Instructions for the task — Count the lines in the data below where the string "JSON" occurs, please, and give the number alone.

☆ ☆ ☆ ☆ ☆

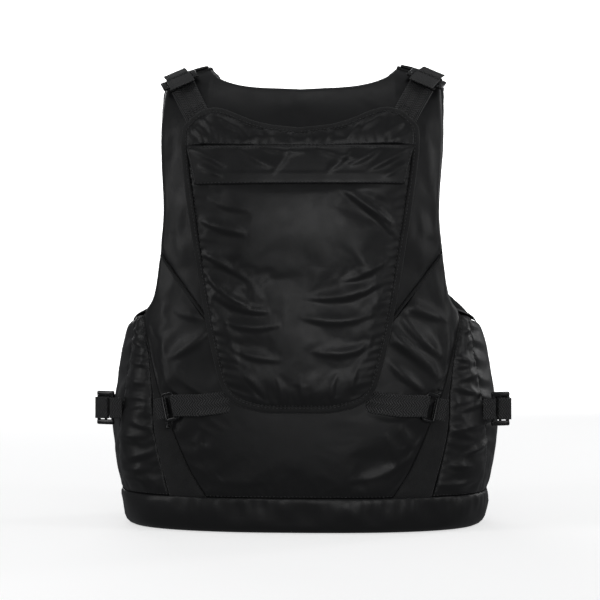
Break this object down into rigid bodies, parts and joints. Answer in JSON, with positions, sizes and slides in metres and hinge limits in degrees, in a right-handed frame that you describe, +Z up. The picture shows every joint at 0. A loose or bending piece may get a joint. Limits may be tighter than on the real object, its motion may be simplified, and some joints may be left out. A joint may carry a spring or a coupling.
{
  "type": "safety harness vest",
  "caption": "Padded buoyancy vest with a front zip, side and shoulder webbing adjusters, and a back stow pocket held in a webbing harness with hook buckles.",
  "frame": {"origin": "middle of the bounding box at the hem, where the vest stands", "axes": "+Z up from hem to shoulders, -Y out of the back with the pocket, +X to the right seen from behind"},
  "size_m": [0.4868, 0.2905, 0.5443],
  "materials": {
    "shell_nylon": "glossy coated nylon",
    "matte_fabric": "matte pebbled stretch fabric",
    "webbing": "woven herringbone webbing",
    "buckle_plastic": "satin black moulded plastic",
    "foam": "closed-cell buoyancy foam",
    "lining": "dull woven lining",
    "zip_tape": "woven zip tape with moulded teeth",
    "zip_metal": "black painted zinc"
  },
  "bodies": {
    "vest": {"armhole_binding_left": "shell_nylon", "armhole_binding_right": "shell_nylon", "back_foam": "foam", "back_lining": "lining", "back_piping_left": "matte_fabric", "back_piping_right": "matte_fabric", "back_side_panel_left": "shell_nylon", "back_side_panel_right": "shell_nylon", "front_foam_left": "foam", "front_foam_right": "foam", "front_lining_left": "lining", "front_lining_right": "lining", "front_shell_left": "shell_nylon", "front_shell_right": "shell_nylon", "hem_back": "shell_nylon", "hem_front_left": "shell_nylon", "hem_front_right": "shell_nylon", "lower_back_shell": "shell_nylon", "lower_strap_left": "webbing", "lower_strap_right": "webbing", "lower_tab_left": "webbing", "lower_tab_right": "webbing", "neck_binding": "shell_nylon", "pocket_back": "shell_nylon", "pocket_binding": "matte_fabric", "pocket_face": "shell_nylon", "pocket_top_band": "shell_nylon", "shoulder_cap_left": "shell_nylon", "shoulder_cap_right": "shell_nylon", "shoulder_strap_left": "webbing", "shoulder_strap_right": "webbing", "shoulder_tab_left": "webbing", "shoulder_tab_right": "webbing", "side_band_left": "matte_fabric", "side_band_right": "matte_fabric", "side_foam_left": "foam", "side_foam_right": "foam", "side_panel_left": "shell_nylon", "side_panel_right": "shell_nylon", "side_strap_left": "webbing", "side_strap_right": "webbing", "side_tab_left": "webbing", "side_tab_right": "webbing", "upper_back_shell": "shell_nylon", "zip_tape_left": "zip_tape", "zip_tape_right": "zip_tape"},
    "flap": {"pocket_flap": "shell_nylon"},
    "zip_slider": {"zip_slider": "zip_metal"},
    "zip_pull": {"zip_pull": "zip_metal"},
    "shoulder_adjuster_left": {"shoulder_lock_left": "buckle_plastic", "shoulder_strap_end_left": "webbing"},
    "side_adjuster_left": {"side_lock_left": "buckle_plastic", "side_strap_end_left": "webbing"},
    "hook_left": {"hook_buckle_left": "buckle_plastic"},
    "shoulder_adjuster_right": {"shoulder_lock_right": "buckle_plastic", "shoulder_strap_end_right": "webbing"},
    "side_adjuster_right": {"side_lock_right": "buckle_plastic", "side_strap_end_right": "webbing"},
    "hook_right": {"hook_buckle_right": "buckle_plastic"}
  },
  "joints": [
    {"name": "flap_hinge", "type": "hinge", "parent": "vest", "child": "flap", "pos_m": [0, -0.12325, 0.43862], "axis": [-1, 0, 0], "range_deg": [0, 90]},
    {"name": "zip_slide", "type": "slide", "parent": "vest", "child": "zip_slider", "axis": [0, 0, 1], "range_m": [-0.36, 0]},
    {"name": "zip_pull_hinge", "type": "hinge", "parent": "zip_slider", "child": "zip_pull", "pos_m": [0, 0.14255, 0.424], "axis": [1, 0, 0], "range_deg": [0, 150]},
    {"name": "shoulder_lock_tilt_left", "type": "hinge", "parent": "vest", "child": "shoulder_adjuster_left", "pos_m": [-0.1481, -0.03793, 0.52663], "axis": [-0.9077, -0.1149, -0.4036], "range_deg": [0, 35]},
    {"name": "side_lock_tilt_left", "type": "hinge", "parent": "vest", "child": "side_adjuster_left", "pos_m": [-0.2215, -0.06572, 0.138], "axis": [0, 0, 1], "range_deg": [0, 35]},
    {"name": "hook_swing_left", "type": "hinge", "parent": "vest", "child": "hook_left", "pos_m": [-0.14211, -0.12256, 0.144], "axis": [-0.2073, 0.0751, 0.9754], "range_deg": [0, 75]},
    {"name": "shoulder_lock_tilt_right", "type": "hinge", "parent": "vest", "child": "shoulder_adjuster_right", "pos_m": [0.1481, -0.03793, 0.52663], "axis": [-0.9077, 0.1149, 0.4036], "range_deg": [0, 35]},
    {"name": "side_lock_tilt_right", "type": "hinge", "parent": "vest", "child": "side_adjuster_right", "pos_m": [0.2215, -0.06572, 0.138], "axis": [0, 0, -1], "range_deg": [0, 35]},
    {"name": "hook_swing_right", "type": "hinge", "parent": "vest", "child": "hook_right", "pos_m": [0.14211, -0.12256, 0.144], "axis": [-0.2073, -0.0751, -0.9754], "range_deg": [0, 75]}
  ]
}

☆ ☆ ☆ ☆ ☆

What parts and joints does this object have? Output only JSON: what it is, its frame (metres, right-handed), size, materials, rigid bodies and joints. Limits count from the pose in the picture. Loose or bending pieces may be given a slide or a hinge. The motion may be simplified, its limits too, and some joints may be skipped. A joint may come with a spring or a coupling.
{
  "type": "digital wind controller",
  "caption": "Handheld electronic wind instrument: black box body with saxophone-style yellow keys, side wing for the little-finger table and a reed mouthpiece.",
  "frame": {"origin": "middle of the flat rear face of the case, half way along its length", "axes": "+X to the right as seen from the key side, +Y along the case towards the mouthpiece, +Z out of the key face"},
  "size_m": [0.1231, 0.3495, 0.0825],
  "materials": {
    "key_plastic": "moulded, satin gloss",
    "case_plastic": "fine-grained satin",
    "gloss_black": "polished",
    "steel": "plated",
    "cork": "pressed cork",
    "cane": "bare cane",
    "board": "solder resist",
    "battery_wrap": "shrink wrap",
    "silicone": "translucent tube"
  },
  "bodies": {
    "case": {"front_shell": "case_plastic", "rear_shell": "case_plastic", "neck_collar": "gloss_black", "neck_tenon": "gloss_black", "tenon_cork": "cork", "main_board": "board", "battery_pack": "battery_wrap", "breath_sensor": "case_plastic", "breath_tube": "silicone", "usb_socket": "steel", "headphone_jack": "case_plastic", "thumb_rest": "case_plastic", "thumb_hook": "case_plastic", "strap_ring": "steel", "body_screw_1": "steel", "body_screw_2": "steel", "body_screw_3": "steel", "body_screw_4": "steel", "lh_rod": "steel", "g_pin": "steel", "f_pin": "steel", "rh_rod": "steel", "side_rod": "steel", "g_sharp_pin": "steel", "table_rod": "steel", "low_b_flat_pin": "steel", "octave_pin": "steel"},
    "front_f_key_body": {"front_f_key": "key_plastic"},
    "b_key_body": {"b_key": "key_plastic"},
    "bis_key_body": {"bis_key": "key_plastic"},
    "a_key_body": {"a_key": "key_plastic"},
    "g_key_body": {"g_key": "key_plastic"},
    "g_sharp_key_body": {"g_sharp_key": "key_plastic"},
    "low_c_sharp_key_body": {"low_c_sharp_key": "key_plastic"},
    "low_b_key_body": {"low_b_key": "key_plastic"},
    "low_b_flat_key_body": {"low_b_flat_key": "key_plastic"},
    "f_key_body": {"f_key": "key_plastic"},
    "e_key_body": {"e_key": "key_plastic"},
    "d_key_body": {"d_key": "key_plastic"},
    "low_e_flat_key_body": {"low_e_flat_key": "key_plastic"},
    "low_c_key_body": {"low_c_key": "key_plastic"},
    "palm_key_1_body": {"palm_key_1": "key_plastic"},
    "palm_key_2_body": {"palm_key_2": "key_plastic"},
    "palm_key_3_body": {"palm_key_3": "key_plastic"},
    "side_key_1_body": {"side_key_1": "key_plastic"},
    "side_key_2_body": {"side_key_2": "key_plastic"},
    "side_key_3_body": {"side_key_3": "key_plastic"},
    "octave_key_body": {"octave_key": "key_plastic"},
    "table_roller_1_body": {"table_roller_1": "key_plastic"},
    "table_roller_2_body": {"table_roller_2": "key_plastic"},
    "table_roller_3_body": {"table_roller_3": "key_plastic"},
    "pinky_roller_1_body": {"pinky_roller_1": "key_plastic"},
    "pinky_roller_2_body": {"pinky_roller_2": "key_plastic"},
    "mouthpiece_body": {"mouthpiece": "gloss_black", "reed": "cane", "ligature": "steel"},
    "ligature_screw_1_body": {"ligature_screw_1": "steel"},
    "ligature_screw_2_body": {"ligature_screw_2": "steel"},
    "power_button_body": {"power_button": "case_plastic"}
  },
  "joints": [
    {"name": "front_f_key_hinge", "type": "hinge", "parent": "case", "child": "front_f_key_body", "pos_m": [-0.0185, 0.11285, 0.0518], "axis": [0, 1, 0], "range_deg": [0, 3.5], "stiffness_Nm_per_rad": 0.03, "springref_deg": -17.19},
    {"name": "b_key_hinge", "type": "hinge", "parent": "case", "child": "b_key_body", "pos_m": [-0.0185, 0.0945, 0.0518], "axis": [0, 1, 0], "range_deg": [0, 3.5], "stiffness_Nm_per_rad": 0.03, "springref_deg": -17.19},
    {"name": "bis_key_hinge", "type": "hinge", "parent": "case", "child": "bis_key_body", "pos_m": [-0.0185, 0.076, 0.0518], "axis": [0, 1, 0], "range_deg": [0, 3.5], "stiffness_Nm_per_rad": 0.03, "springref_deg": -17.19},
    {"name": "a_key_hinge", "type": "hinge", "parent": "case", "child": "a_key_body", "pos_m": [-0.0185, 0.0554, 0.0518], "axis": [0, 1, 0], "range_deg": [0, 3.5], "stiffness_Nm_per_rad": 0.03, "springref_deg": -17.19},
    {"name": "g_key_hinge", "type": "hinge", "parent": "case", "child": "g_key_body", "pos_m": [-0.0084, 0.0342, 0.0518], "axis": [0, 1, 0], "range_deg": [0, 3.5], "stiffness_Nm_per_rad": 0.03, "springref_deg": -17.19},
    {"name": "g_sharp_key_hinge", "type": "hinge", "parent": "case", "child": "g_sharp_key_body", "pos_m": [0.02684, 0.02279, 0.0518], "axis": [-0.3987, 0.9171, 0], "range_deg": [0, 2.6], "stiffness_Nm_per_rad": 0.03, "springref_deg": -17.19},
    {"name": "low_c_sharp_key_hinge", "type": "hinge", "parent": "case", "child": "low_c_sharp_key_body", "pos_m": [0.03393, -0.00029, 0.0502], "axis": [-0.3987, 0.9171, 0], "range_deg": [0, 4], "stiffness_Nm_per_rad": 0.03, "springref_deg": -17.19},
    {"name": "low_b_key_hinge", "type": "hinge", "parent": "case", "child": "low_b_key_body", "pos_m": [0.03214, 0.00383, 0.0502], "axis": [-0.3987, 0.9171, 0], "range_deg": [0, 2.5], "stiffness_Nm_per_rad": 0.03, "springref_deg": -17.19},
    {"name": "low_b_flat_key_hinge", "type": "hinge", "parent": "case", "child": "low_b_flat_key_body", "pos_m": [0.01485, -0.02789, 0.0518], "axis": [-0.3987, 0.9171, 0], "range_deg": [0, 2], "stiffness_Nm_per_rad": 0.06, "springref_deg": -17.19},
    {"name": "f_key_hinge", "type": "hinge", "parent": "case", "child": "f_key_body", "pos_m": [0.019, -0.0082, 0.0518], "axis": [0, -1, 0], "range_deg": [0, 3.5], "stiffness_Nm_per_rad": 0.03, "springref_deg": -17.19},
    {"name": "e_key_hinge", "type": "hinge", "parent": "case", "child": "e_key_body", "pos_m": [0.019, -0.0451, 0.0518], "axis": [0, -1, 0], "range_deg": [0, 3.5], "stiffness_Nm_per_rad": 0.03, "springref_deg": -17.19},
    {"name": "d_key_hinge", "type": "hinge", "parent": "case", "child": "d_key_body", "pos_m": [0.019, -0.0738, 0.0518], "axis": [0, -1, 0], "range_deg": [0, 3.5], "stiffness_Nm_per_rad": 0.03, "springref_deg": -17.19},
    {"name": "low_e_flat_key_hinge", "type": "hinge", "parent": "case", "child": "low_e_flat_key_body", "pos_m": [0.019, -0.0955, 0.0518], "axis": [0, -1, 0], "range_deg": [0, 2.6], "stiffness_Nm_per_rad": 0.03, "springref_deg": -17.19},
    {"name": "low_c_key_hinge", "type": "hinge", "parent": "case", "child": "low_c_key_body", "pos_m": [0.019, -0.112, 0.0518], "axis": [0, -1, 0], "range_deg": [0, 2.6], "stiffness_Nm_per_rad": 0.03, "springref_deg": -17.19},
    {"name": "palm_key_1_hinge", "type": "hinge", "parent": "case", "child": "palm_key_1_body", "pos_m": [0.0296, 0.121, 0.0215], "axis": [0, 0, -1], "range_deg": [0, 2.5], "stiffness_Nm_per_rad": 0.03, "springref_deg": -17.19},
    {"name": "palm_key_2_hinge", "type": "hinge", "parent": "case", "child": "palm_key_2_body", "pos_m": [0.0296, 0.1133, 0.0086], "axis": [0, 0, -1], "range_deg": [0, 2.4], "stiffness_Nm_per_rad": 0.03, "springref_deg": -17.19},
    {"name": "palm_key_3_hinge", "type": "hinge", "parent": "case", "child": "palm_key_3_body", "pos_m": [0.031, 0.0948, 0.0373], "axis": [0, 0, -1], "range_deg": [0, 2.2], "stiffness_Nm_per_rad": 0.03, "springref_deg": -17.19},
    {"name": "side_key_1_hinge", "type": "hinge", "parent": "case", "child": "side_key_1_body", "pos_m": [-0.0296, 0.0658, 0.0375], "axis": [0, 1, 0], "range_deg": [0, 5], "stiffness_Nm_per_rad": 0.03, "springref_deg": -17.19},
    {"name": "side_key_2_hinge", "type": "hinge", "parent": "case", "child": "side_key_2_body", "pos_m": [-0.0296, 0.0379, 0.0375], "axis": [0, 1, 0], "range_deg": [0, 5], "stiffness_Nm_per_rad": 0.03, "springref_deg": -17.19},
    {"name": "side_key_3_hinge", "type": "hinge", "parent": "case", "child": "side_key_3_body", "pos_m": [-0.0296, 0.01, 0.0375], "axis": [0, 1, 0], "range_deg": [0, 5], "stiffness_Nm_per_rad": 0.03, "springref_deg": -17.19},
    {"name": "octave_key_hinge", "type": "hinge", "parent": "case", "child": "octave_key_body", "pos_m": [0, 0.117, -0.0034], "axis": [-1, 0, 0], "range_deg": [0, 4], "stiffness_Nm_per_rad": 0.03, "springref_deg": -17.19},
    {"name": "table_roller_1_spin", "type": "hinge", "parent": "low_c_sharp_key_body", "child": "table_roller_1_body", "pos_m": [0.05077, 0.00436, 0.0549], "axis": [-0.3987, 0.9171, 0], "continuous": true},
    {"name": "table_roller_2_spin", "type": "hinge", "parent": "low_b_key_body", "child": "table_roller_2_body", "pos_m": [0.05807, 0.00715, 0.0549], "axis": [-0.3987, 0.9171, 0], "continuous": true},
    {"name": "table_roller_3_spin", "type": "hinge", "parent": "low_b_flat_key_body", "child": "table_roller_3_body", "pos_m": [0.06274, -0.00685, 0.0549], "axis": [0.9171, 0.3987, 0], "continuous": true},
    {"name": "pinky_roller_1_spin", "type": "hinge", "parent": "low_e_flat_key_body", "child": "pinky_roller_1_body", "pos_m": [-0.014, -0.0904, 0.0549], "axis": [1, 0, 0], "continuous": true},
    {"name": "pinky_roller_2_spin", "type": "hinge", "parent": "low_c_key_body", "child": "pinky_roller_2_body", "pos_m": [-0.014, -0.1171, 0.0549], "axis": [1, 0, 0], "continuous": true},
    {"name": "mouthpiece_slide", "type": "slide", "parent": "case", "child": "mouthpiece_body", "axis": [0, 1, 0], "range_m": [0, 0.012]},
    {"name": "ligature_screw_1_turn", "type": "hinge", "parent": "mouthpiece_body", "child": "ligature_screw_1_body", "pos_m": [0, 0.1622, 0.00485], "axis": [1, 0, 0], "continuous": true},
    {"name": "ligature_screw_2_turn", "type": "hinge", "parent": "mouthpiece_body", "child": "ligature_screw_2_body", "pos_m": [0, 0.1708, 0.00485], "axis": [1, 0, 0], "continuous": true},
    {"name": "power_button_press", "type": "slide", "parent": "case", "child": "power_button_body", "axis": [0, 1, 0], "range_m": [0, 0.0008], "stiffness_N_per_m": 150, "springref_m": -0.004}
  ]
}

☆ ☆ ☆ ☆ ☆

Answer to this exercise — 2